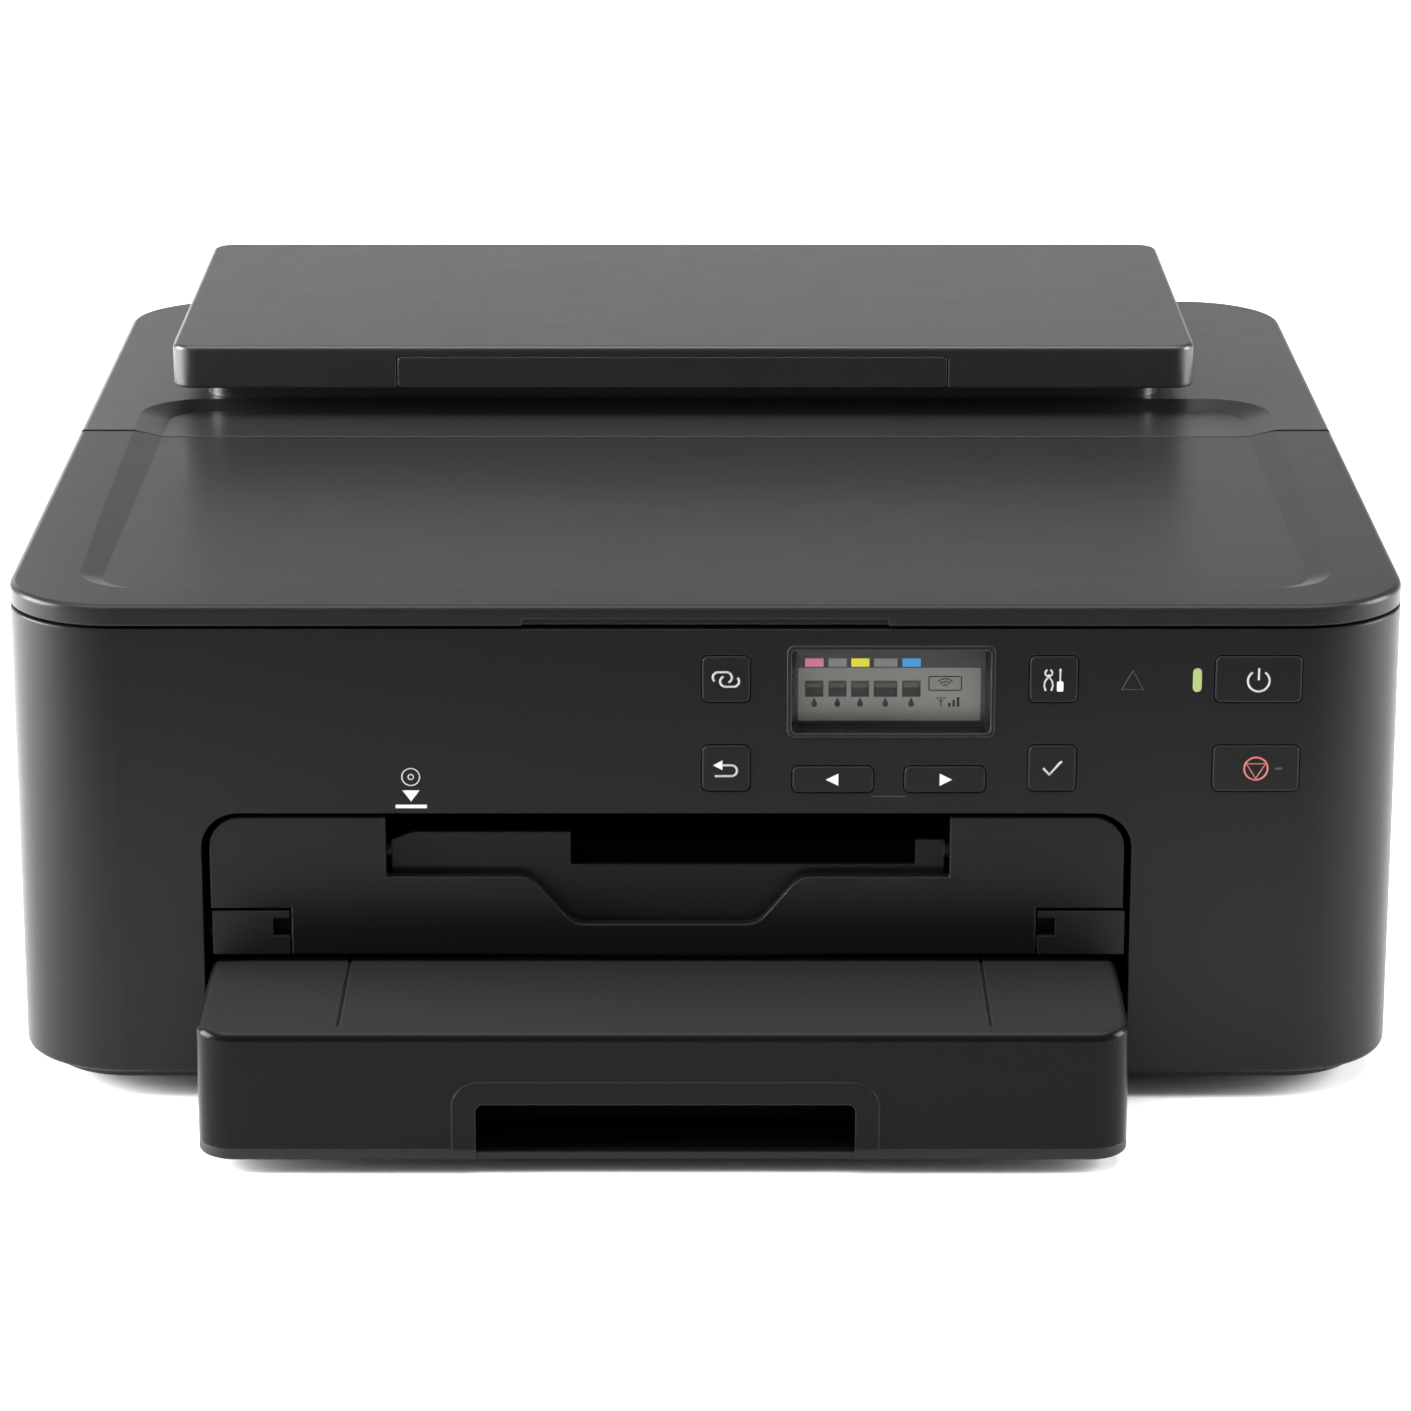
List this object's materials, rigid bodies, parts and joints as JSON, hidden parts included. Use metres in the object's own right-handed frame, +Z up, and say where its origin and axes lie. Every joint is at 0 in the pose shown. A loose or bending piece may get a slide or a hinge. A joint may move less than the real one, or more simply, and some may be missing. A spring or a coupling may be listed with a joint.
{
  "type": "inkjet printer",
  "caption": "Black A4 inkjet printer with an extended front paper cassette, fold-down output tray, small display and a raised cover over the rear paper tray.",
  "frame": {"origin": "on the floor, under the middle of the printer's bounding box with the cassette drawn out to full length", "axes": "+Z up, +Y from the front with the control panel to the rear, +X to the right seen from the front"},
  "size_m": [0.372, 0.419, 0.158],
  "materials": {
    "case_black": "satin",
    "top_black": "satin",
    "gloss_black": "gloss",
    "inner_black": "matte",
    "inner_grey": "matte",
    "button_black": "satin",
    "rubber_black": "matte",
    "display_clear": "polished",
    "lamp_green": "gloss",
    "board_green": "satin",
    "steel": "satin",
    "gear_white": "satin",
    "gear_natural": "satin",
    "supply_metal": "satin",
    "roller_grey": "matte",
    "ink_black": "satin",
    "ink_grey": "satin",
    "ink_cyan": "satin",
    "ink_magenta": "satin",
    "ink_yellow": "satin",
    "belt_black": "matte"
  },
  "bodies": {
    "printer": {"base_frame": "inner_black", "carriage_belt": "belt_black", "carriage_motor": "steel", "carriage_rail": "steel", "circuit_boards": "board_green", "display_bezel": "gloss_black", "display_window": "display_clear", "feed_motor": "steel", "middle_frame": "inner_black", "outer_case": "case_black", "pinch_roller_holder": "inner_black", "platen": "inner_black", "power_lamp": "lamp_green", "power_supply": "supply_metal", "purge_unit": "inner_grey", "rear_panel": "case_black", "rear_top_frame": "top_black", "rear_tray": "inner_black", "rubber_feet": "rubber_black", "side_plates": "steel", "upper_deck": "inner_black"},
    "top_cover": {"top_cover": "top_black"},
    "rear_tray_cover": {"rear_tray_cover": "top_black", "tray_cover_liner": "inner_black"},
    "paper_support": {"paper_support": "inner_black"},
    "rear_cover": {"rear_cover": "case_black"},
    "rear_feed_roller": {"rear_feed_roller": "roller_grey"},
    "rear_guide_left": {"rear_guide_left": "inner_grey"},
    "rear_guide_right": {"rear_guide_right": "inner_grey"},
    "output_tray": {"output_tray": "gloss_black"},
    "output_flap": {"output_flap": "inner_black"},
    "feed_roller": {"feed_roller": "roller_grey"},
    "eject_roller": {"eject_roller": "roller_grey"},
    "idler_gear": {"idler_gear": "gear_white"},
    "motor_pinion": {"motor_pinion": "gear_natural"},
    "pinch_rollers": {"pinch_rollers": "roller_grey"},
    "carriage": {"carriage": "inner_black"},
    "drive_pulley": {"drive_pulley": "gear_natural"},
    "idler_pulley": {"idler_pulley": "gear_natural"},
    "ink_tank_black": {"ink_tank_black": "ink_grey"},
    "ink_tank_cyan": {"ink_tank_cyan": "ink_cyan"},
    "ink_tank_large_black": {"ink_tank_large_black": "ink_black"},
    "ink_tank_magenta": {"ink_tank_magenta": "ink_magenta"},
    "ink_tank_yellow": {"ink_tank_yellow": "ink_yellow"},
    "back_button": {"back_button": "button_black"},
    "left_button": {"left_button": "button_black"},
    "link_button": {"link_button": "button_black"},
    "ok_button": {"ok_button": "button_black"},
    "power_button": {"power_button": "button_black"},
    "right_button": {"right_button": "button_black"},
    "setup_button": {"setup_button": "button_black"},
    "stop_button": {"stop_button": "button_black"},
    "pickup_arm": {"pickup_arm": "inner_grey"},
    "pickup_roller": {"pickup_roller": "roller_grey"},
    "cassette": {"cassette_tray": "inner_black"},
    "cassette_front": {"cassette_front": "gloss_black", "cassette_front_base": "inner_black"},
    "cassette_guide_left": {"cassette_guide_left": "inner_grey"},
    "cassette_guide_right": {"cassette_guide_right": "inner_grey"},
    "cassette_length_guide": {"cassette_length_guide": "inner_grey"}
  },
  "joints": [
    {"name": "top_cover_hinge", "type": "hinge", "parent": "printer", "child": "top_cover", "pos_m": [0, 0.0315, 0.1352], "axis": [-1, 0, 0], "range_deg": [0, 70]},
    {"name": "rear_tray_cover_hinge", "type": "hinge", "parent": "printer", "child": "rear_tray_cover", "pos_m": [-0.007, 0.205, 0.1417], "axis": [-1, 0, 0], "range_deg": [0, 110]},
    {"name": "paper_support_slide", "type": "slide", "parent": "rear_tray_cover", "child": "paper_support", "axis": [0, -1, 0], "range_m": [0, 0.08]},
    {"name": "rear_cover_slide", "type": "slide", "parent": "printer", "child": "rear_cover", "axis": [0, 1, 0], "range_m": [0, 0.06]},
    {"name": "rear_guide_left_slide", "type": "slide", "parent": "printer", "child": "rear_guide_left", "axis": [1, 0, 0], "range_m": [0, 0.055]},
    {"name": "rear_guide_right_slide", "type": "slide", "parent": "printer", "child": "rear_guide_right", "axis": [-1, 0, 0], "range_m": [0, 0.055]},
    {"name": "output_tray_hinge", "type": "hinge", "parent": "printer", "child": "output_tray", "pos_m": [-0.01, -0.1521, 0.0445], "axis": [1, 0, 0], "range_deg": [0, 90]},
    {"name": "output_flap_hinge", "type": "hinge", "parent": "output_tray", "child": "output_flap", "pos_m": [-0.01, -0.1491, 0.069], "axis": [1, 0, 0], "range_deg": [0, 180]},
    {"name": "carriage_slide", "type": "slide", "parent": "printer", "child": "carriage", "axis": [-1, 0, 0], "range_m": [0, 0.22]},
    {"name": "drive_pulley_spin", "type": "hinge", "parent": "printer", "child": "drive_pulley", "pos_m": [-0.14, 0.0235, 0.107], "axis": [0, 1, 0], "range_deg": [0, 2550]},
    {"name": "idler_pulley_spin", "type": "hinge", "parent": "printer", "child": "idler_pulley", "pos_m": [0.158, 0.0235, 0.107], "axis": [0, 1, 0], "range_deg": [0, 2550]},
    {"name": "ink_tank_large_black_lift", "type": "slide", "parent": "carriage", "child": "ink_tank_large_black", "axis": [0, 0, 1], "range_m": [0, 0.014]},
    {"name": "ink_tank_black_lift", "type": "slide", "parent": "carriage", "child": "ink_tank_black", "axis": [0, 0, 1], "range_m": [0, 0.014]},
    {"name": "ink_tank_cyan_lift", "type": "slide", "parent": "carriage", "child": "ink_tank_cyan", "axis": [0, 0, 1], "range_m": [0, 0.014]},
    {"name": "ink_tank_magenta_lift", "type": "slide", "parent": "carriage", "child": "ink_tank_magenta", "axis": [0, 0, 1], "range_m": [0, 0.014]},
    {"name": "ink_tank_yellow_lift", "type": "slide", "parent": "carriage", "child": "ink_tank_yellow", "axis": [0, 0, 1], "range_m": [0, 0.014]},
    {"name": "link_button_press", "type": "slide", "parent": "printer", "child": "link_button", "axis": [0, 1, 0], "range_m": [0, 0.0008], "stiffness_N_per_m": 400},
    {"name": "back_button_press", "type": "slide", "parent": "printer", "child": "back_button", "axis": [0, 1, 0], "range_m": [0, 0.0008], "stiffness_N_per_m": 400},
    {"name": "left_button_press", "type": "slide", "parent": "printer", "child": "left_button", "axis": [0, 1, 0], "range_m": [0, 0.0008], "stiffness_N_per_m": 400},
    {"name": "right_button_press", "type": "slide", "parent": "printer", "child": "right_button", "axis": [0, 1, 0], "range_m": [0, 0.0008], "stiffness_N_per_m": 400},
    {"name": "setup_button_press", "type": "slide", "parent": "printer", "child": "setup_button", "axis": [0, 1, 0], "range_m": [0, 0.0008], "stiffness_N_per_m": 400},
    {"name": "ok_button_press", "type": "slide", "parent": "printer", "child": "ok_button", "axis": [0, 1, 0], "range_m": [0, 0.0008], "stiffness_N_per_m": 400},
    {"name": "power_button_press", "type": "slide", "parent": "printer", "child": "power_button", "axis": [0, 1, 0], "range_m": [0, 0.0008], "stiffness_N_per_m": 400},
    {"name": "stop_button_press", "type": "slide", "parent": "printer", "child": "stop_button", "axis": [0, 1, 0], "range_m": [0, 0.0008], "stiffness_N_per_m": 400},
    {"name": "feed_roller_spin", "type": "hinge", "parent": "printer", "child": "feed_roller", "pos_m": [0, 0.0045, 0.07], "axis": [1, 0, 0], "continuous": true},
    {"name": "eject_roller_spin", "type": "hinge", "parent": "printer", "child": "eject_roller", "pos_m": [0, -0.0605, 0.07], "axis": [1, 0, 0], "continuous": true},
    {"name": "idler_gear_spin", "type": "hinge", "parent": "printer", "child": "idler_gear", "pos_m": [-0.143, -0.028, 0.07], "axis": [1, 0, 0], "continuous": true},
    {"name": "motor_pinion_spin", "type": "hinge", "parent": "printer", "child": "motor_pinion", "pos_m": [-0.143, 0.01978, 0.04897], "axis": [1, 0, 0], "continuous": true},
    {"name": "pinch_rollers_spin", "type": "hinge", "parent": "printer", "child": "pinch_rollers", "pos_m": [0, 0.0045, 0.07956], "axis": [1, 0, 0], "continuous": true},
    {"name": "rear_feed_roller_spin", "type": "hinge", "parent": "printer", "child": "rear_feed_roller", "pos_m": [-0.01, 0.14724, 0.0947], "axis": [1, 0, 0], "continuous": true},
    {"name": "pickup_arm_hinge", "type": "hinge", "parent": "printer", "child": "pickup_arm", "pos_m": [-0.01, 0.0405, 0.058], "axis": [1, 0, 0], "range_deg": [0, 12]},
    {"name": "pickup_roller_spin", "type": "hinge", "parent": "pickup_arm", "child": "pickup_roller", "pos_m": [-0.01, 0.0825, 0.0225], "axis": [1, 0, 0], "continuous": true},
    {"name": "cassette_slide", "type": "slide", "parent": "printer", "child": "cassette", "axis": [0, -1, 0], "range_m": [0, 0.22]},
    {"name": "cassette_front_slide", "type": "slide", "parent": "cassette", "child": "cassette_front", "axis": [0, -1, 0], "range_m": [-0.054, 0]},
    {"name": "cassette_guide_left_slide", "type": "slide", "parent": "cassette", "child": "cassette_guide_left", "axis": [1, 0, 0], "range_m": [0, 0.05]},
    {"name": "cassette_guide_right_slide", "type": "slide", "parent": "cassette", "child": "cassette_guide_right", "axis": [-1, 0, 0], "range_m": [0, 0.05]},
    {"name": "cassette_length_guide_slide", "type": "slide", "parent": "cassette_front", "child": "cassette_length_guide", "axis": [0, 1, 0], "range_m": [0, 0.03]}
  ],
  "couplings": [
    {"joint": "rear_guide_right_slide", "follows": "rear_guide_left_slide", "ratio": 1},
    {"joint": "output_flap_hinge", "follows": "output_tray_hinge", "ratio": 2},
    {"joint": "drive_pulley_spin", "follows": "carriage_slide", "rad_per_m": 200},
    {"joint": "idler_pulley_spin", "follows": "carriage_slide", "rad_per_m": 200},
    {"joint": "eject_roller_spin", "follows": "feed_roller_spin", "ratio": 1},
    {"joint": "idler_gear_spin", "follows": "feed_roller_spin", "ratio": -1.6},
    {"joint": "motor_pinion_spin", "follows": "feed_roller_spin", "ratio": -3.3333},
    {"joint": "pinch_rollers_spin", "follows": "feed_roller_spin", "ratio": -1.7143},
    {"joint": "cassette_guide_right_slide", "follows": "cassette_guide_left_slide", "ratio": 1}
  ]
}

-=-=-=-=-

- YOUR OBJECTIVE
Each line that holds the word "bodies" is to be copied.

- WRITTEN SOLUTION
List this object's materials, rigid bodies, parts and joints as JSON, hidden parts included. Use metres in the object's own right-handed frame, +Z up, and say where its origin and axes lie. Every joint is at 0 in the pose shown. A loose or bending piece may get a slide or a hinge. A joint may move less than the real one, or more simply, and some may be missing. A spring or a coupling may be listed with a joint.
  "bodies": {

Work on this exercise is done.